Lo esencial es invisible a los ojos, por José Ignacio Beteta
Lo esencial es invisible a los ojos, por José Ignacio Beteta

El conflicto entre la empresa minera MMG Las Bambas y diversas comunidades de su zona de influencia es el primero de gravedad en este gobierno; no solo por la lamentable muerte del comunero Quintino Cereceda, sino porque la protesta se extiende a más comunidades –que no “luchan”, pero se solidarizan– y el diálogo no avanza. 

Y es que para quien ha trabajado o trabaja en este sector, esta crisis –a veces más leve, a veces no– es un fenómeno frecuente en el universo de la inversión minera. Universo poco conocido por analistas, periodistas y por la ciudadanía en general.

El conflicto es solo la cáscara. Puede ser noticia, pero es parte de la epidermis. Como reza la cita de Antoine de Saint-Exupéry, lo esencial es invisible a los ojos. La inversión minera genera una relación entre la empresa y las comunidades muy compleja, con altas y bajas, con momentos de ilusión y desgaste, con etapas de confianza y desconfianza; una relación “de a dos” con características particulares que debe ser analizada a fondo si se quiere buscar soluciones sostenibles.

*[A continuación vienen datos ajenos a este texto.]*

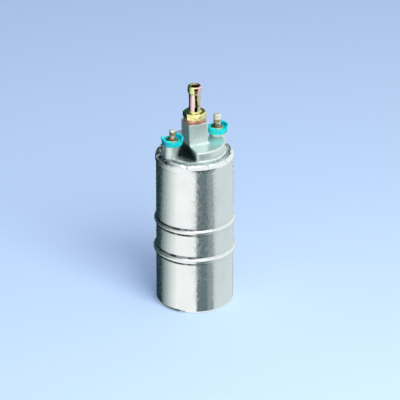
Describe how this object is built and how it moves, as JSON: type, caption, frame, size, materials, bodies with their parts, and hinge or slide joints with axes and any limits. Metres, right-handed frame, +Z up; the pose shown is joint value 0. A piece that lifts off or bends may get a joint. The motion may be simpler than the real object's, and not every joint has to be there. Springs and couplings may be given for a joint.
{
  "type": "electric fuel pump",
  "caption": "Round in-line electric fuel pump: crimped steel can with two beads, cast end cover with outlet hose fitting and stud terminals in plastic collars.",
  "frame": {"origin": "centre of the can's foot, on the surface that the pump stands on", "axes": "+Z up the can towards the outlet fitting; -Y is the side from which the outlet tower's square face is seen; +X to the right of that view"},
  "size_m": [0.0558, 0.0558, 0.1577],
  "materials": {
    "zinc_plated_steel": "bright zinc plating, slightly mottled",
    "cast_aluminium": "matt die casting",
    "turquoise_plastic": "moulded, semi-gloss",
    "plated_stud": "passivated zinc plating",
    "yellow_zinc_steel": "yellow passivated zinc plating",
    "copper": "plain copper",
    "hardened_steel": "ground",
    "spring_steel": "drawn wire and strip",
    "screw_steel": "black oxide",
    "sintered_bronze": "sintered, oil soaked",
    "ferrite": "ground ferrite",
    "core_steel": "stacked laminations",
    "dark_plastic": "glass-filled moulding",
    "carbon": "pressed carbon",
    "strap_brass": "stamped strip",
    "seal_rubber": "moulded"
  },
  "bodies": {
    "pump_body": {"housing_can": "zinc_plated_steel", "inlet_cover": "cast_aluminium", "end_cover": "cast_aluminium", "terminal_collar_minus": "turquoise_plastic", "terminal_collar_plus": "turquoise_plastic", "terminal_stud_minus": "plated_stud", "terminal_stud_plus": "plated_stud", "outlet_fitting": "yellow_zinc_steel", "sealing_washer": "copper", "pump_ring": "hardened_steel", "port_plate": "hardened_steel", "pump_screws": "screw_steel", "lower_bearing": "sintered_bronze", "relief_spring": "spring_steel", "magnet_left": "ferrite", "magnet_right": "ferrite", "magnet_clips": "spring_steel", "brush_plate": "dark_plastic", "upper_bearing": "sintered_bronze", "insulating_washers": "dark_plastic", "cover_seal": "seal_rubber", "contact_strap_minus": "strap_brass", "contact_strap_plus": "strap_brass", "check_valve_spring": "spring_steel", "brush_spring_minus": "spring_steel", "brush_spring_plus": "spring_steel"},
    "armature": {"armature_shaft": "hardened_steel", "armature_core": "core_steel", "armature_windings": "copper", "commutator_hub": "dark_plastic", "commutator_segments": "copper", "drive_coupling": "dark_plastic", "thrust_washer": "dark_plastic"},
    "rotor": {"pump_rotor": "hardened_steel", "roller_1": "hardened_steel", "roller_2": "hardened_steel", "roller_3": "hardened_steel", "roller_4": "hardened_steel", "roller_5": "hardened_steel"},
    "check_valve": {"check_valve_poppet": "dark_plastic"},
    "relief_valve": {"relief_ball": "hardened_steel"},
    "brush_minus": {"brush_minus": "carbon"},
    "brush_plus": {"brush_plus": "carbon"}
  },
  "joints": [
    {"name": "armature_spin", "type": "hinge", "parent": "pump_body", "child": "armature", "pos_m": [0, 0, 0.05], "axis": [0, 0, 1], "continuous": true},
    {"name": "rotor_spin", "type": "hinge", "parent": "pump_body", "child": "rotor", "pos_m": [0, 0, 0.018], "axis": [0, 0, 1], "continuous": true},
    {"name": "check_valve_lift", "type": "slide", "parent": "pump_body", "child": "check_valve", "axis": [0, 0, 1], "range_m": [0, 0.002], "stiffness_N_per_m": 150, "springref_m": -0.002, "deforming": ["check_valve_spring"]},
    {"name": "relief_valve_lift", "type": "slide", "parent": "pump_body", "child": "relief_valve", "axis": [0, 0, -1], "range_m": [0, 0.0008], "stiffness_N_per_m": 1500, "springref_m": -0.0019, "deforming": ["relief_spring"]},
    {"name": "brush_minus_slide", "type": "slide", "parent": "pump_body", "child": "brush_minus", "axis": [0, 0, 1], "range_m": [0, 0.0025], "stiffness_N_per_m": 200, "springref_m": -0.004, "deforming": ["brush_spring_minus"]},
    {"name": "brush_plus_slide", "type": "slide", "parent": "pump_body", "child": "brush_plus", "axis": [0, 0, 1], "range_m": [0, 0.0025], "stiffness_N_per_m": 200, "springref_m": -0.004, "deforming": ["brush_spring_plus"]}
  ],
  "couplings": [
    {"joint": "rotor_spin", "follows": "armature_spin", "ratio": 1}
  ]
}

¿Una nueva mesa de diálogo? No creo que sea eficiente. Una de las mejores  –la de Quellaveco, en Moquegua– a pesar de sus sinceros esfuerzos no fue capaz de solucionar temas de fondo y, poco después, el proyecto volvió a detenerse. Un mecanismo así parece útil, en el contexto minero, para construir acuerdos en el corto plazo (muy corto), mas no en el largo. ¿Comisiones especiales? Sirven para que el gobierno muestre públicamente que se “involucra”, pero no para mucho más. 

Ninguna de estas herramientas puede influir de manera determinante en una relación de largo aliento, con ideas previas históricamente afianzadas, hábitos (y malos hábitos) adquiridos, barreras culturales, intereses económicos desalineados, actores externos que buscan su fracaso, y un Estado con una regulación ineficiente y una postura débil.

¿Dónde mirar? Despejando el terreno de muchos temas que podrían parecer prioritarios, el problema de fondo está en el núcleo de cualquier actividad económica: el respeto al contrato. 

Cuando la empresa y la comunidad, en los albores de su relación “marital”, acuerdan el uso de la tierra para explotar un mineral, calculan, negocian, se comprometen frente a la ley, y la cantidad de documentos que se genera es impresionante. Se negocian no solo precios, sino todo tipo de programas de inversión social, contratación de mano de obra y proveedores locales, programas de becas, apoyos extraordinarios, etc. 

¿Con el primer contrato o acuerdo debería bastar? Sí y no. Sí, porque este debería proyectar de forma transparente y con un enfoque de valor compartido, lo que ambas partes tendrían que ganar en el largo período matrimonial que les espera. No, porque una operación minera no es “estable” por naturaleza, puede expandirse o contraerse al ritmo de contextos financieros o corporativos que escapan de las manos de quienes firmaron los primeros acuerdos. No, además, porque la permanencia de autoridades comunitarias en sus cargos es corta y cada nueva junta directiva suele “revisar” otra vez lo comprometido. 

¿Culpables en el conflicto? En una relación de a dos, la culpa es de los dos. Ambas partes se han acostumbrado a esta danza de revisiones y renovaciones de acuerdos, a este teatro de tirar y aflojar con las cartas sobre la mesa o debajo de ella. Siempre hay una razón importante, aunque no lo sea. Siempre hay que sentarse a conversar, aunque no se deba. 

Así, la mayoría de veces lo que llamamos “diálogo” consiste en una sutil y elegante patada al contrato, permitida y aprobada por ambas partes, que saben que prácticamente cualquier momento es bueno para una nueva negociación. No miremos el conflicto, vayamos a la trama. Se trata de una novela de amor y odio a veces tortuosa pero consentida que hoy, otra vez, nos obsequia un injustificado capítulo de terror.